** start **

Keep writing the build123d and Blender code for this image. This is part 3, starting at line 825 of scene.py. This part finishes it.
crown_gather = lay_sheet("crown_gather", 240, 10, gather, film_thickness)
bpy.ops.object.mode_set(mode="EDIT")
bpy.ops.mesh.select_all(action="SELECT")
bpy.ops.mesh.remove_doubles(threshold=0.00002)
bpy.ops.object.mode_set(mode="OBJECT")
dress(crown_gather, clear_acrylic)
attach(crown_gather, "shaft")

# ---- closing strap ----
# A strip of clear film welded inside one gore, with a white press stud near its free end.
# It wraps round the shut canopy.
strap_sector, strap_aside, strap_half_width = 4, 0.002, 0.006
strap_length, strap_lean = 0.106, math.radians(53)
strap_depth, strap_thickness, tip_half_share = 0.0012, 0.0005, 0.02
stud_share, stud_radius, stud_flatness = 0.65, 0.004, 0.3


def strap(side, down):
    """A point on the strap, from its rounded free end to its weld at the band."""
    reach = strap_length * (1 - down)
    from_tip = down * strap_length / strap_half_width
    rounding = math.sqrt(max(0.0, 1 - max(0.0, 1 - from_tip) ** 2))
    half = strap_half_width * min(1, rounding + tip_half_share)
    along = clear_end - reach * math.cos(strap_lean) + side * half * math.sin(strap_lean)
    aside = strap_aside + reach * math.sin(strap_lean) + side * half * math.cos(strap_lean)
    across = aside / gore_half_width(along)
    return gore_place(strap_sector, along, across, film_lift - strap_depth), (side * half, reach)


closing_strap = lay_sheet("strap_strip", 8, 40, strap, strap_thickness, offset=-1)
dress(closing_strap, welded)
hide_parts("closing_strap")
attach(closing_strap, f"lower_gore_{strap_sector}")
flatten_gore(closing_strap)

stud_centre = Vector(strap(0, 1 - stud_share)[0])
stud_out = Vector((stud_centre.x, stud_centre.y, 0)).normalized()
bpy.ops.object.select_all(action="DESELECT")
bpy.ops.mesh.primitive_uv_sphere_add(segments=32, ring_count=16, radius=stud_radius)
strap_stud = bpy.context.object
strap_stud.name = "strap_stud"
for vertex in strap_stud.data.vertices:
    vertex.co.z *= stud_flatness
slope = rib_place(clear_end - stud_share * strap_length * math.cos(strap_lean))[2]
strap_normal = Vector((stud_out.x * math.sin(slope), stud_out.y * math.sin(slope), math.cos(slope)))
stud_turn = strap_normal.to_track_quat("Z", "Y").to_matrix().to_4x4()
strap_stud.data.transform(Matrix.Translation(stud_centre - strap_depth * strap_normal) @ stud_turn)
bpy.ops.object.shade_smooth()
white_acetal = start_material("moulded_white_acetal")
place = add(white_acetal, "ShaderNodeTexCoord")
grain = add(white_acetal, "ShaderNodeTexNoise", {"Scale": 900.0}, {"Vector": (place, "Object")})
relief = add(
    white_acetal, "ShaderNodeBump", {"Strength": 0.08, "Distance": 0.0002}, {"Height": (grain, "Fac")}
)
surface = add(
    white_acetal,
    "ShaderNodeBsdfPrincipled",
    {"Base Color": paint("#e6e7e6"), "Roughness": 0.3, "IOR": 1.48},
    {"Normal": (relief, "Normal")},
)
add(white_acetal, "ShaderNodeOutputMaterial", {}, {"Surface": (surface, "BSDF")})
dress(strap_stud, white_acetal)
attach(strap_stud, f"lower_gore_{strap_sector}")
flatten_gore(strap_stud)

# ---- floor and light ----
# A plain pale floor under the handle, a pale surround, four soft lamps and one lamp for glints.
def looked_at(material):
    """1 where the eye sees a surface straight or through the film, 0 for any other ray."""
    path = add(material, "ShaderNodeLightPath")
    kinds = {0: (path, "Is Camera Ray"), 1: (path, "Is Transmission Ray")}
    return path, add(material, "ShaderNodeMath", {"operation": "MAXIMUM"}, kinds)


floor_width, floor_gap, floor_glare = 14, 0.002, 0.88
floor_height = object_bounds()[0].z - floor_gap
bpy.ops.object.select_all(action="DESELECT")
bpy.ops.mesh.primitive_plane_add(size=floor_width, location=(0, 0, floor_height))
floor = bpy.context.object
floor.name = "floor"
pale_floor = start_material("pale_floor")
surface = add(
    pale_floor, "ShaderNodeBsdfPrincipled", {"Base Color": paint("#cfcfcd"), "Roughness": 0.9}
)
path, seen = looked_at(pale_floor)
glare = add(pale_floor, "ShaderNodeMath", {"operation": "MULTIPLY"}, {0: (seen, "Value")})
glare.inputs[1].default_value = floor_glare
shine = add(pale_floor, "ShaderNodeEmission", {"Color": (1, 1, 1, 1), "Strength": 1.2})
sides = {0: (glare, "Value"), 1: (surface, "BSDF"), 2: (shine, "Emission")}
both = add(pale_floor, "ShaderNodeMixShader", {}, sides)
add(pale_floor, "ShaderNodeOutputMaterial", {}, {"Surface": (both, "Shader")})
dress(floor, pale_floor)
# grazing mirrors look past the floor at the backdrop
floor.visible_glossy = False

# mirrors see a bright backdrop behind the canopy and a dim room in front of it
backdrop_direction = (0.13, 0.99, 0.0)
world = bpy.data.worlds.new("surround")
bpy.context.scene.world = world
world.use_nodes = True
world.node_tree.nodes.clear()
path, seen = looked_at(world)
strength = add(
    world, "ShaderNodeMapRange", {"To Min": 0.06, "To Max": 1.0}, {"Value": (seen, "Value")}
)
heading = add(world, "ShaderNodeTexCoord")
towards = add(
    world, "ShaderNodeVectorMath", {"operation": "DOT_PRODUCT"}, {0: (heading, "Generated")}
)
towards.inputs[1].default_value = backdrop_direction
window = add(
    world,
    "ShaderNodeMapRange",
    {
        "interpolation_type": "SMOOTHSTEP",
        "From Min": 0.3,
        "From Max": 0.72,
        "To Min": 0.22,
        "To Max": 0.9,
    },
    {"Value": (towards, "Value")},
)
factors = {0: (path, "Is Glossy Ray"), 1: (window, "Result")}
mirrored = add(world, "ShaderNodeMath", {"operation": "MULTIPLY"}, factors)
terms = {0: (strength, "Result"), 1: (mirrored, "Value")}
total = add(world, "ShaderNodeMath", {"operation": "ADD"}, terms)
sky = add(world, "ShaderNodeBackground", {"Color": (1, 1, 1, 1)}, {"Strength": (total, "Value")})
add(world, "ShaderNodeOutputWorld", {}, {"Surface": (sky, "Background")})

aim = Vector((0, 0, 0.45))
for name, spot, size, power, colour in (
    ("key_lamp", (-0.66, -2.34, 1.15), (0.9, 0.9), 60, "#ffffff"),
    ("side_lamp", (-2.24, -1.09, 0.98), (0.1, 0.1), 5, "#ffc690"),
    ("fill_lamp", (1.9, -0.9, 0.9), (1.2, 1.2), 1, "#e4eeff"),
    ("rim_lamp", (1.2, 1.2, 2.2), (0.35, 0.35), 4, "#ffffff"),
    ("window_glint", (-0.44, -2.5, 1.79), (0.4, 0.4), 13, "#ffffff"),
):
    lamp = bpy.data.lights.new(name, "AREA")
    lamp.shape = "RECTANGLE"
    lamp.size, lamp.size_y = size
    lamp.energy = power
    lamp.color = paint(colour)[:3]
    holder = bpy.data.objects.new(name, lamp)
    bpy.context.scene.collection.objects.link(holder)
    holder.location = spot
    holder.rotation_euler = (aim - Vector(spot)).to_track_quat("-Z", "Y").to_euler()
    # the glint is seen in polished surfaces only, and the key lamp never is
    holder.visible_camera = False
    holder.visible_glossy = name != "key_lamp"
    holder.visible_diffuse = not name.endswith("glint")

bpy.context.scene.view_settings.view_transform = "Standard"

** end **
** start **

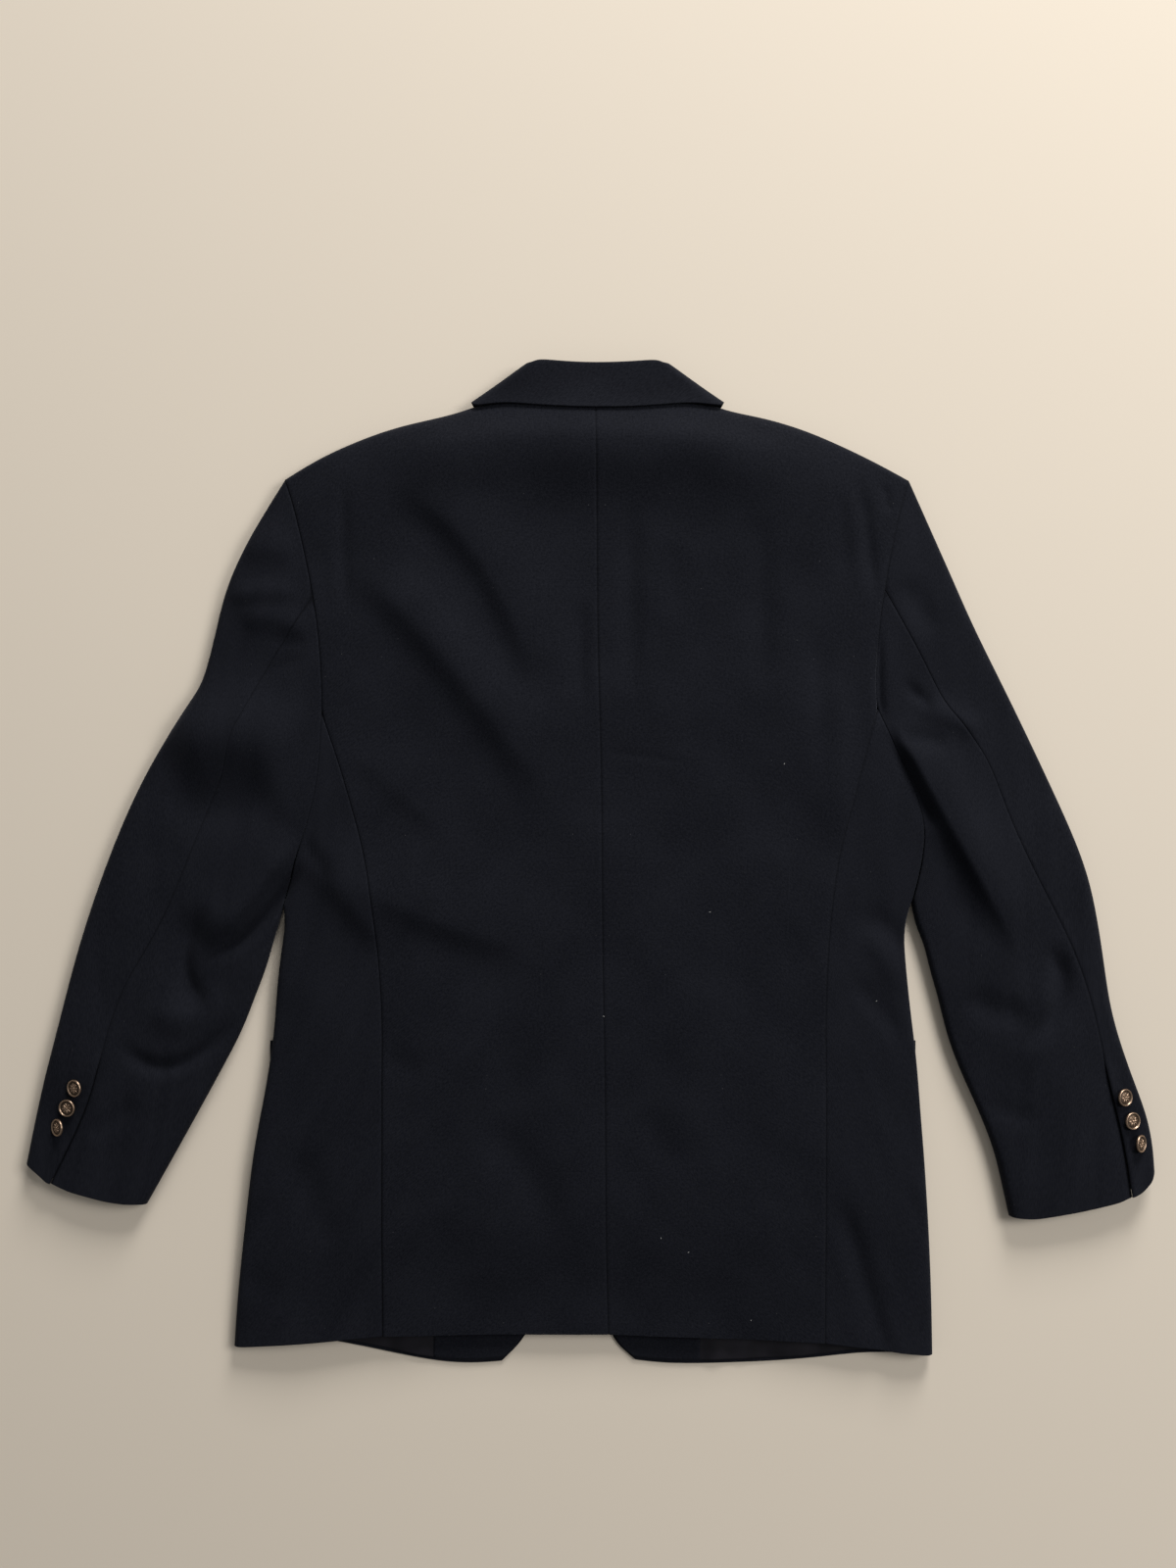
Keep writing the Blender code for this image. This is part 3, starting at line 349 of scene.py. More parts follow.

** end **

Everything from the line with "Keep writing the build123d" through the line with "stud_share, stud_radius, stud_flatness", both ends included, should be repeated exactly; nothing else should appear.

- RESULT OF THE EXERCISE
Keep writing the build123d and Blender code for this image. This is part 3, starting at line 825 of scene.py. This part finishes it.
crown_gather = lay_sheet("crown_gather", 240, 10, gather, film_thickness)
bpy.ops.object.mode_set(mode="EDIT")
bpy.ops.mesh.select_all(action="SELECT")
bpy.ops.mesh.remove_doubles(threshold=0.00002)
bpy.ops.object.mode_set(mode="OBJECT")
dress(crown_gather, clear_acrylic)
attach(crown_gather, "shaft")

# ---- closing strap ----
# A strip of clear film welded inside one gore, with a white press stud near its free end.
# It wraps round the shut canopy.
strap_sector, strap_aside, strap_half_width = 4, 0.002, 0.006
strap_length, strap_lean = 0.106, math.radians(53)
strap_depth, strap_thickness, tip_half_share = 0.0012, 0.0005, 0.02
stud_share, stud_radius, stud_flatness = 0.65, 0.004, 0.3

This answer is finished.